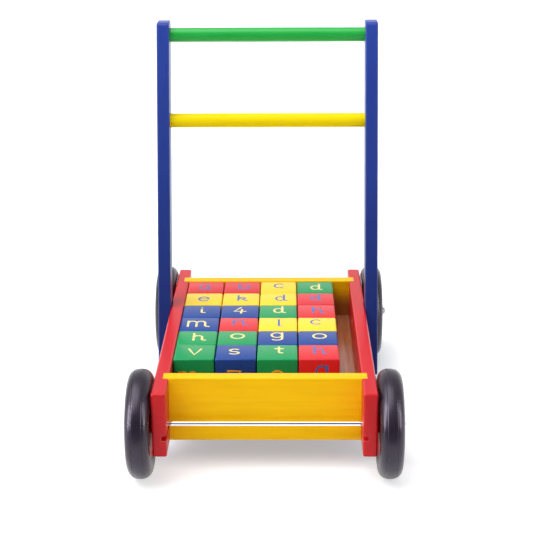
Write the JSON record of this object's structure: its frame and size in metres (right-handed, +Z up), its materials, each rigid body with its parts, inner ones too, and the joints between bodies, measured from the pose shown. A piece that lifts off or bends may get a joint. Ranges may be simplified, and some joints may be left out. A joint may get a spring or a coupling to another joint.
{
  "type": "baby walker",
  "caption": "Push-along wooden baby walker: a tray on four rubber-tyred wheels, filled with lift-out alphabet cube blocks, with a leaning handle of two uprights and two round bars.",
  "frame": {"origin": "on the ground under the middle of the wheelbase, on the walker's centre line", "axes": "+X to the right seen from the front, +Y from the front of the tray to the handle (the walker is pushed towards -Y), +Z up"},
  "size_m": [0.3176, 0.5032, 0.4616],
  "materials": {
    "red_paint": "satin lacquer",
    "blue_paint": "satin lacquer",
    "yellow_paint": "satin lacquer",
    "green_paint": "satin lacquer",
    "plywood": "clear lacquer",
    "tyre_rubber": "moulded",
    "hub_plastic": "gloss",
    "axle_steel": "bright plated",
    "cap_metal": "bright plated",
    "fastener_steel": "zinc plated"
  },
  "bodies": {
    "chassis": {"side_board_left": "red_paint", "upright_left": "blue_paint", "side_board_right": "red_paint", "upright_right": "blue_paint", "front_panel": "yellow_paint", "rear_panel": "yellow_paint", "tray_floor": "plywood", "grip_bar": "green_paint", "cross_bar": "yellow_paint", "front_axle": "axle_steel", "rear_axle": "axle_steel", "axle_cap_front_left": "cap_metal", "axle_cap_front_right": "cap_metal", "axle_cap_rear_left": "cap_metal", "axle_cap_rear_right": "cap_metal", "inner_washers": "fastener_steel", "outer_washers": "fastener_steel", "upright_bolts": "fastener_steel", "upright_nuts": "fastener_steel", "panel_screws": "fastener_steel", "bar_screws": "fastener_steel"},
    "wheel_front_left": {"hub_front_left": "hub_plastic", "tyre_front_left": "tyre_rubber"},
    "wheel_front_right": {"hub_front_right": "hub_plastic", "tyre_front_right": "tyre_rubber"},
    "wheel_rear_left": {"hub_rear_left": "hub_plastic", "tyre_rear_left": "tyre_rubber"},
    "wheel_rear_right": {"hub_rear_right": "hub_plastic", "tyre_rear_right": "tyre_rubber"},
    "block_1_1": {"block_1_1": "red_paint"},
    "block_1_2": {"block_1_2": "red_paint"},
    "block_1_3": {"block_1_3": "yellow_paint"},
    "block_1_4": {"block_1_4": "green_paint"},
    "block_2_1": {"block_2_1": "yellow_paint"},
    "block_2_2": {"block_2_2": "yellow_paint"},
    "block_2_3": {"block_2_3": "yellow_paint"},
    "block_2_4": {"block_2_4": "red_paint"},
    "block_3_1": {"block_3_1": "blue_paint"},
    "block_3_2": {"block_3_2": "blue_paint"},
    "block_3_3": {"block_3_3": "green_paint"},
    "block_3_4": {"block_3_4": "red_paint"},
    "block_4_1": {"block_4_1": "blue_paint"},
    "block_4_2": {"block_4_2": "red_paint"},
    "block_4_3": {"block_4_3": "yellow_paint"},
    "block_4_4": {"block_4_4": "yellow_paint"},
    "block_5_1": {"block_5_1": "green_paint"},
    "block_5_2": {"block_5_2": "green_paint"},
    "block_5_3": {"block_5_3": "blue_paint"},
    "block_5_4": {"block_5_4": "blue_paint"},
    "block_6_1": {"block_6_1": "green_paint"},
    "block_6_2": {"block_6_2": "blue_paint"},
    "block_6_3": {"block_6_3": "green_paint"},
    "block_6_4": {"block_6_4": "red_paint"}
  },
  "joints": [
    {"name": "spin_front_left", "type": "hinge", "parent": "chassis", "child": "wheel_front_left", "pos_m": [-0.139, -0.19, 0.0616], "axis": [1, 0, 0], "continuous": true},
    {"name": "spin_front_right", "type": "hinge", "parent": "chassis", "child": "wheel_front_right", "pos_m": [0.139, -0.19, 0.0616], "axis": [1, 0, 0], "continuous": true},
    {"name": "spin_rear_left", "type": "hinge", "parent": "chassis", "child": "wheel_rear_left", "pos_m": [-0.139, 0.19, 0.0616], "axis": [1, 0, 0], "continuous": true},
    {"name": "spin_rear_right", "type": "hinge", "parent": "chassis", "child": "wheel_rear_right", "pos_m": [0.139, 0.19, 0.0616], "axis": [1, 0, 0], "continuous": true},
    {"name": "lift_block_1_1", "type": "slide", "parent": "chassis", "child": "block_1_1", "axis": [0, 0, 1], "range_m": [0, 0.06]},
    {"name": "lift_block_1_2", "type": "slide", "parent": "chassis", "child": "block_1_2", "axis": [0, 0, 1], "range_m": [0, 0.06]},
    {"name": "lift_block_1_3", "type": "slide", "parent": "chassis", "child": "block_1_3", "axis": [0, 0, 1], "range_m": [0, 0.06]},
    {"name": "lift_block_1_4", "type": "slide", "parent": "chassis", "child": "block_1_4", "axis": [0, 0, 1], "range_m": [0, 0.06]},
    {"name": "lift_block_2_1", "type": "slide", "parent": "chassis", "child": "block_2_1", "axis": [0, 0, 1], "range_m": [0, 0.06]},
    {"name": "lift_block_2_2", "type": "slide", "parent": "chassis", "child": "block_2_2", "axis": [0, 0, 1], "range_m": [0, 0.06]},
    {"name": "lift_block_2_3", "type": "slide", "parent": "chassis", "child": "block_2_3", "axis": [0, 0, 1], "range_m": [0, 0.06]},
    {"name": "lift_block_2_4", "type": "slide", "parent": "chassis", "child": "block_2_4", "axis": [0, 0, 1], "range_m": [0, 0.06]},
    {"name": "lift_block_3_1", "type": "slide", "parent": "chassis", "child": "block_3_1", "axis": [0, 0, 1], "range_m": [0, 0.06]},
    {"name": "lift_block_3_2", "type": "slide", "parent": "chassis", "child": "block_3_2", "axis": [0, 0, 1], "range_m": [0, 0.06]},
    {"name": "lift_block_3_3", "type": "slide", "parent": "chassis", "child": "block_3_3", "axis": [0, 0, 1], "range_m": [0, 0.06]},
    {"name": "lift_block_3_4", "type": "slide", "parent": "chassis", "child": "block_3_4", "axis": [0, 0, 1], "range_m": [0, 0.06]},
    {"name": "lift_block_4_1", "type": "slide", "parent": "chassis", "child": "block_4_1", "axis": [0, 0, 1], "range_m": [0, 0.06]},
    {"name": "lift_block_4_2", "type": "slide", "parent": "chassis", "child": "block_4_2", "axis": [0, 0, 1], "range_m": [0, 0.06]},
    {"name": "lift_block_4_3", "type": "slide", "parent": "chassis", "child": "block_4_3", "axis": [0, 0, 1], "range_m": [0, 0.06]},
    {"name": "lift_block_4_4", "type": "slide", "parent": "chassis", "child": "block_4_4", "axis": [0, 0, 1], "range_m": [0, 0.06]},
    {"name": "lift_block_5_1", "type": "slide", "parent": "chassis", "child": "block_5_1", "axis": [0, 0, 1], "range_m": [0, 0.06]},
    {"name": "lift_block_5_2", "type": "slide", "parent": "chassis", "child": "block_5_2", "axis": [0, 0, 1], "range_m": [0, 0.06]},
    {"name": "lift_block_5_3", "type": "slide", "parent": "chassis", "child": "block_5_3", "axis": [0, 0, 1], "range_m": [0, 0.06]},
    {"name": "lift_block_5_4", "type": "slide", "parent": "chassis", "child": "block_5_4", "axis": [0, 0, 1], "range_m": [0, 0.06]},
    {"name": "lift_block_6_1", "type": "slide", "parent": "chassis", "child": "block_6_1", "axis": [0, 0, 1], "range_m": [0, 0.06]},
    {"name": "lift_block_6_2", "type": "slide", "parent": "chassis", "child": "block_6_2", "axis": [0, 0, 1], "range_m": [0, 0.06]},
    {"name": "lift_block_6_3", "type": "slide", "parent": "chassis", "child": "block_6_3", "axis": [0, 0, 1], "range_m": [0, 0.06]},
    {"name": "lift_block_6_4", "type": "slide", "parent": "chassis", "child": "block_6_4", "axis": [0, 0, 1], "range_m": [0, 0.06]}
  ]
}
■ ■ ■
**What is expected:**
Scan the material for lines with the word "joints", and copy each line you find.

**Result below:**
Write the JSON record of this object's structure: its frame and size in metres (right-handed, +Z up), its materials, each rigid body with its parts, inner ones too, and the joints between bodies, measured from the pose shown. A piece that lifts off or bends may get a joint. Ranges may be simplified, and some joints may be left out. A joint may get a spring or a coupling to another joint.
  "joints": [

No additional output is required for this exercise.